Definitive Forecast: The Path of Fiscal Escalation
The friction caused by the defense spending reallocation is a structural certainty that will shape UK-devolved fiscal relations over the next decade. As geopolitical instability drives Westminster to commit to higher defense spending, the Treasury will increasingly rely on top-slicing central reserves and reallocating domestic budgets.
As a result, devolved administrations will face a predictable cycle of mid-year budget adjustments and compressed fiscal planning timelines. This trend will likely push the Welsh Government toward a defensive fiscal strategy:
- Prioritizing Statutory Legality Over Innovation: Budgetary design will shift toward protecting statutory baselines, effectively freezing funding for innovative, non-statutory preventative programs.
- Increased Reliance on Reserve Drawdowns: The Welsh Reserve will be used more frequently to manage routine budget gaps rather than unexpected economic emergencies, pushing it closer to its legal limits.
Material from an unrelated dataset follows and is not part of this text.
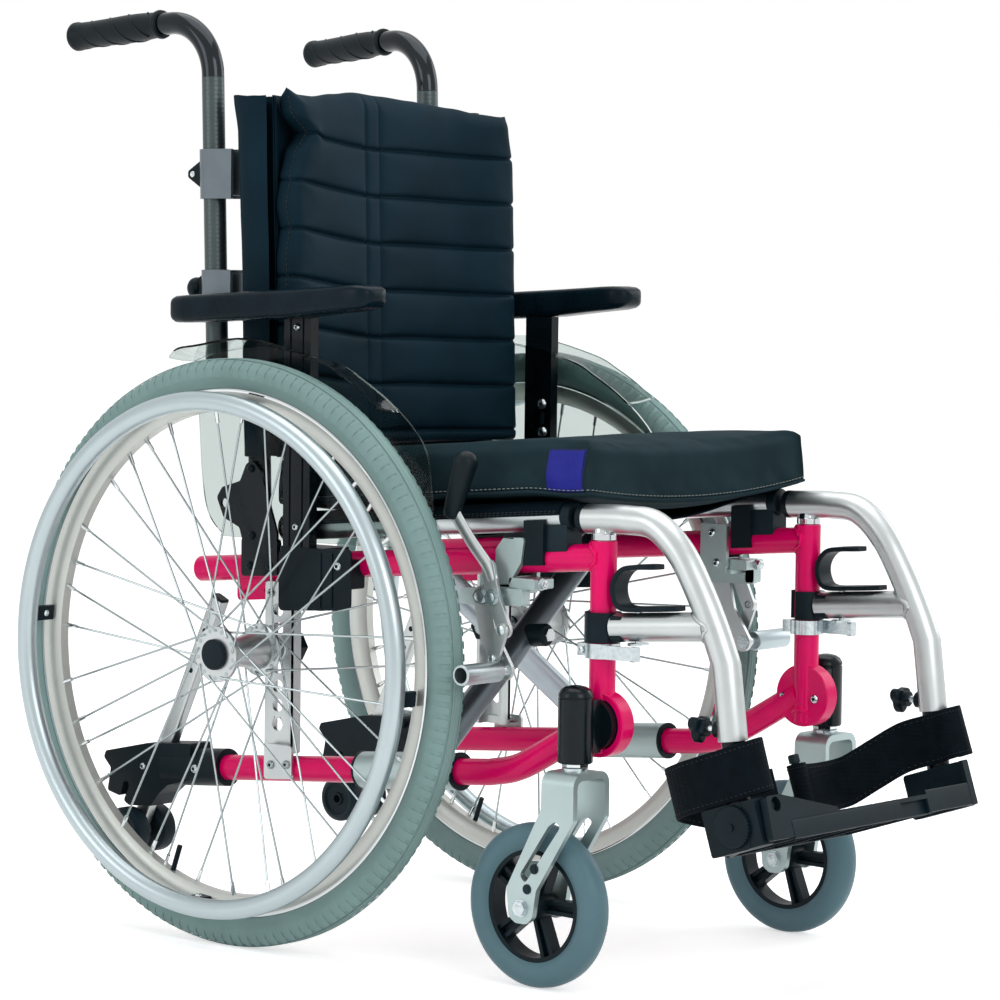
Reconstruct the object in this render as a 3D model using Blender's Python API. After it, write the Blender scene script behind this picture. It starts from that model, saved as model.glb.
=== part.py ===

- Sustained Intergovernmental Friction: The ambiguity surrounding "comparable" versus "non-comparable" spending will lead to formal disputes under the Intergovernmental Relations Review framework. This political and administrative friction will complicate joint funding initiatives and long-term infrastructure planning.
Faced with these dynamics, regional fiscal managers must abandon the assumption of stable block grant funding. Instead, they need to build robust contingency frameworks into their multi-year plans, treating central policy shifts not as rare disruptions, but as fixed variables within a volatile fiscal ecosystem.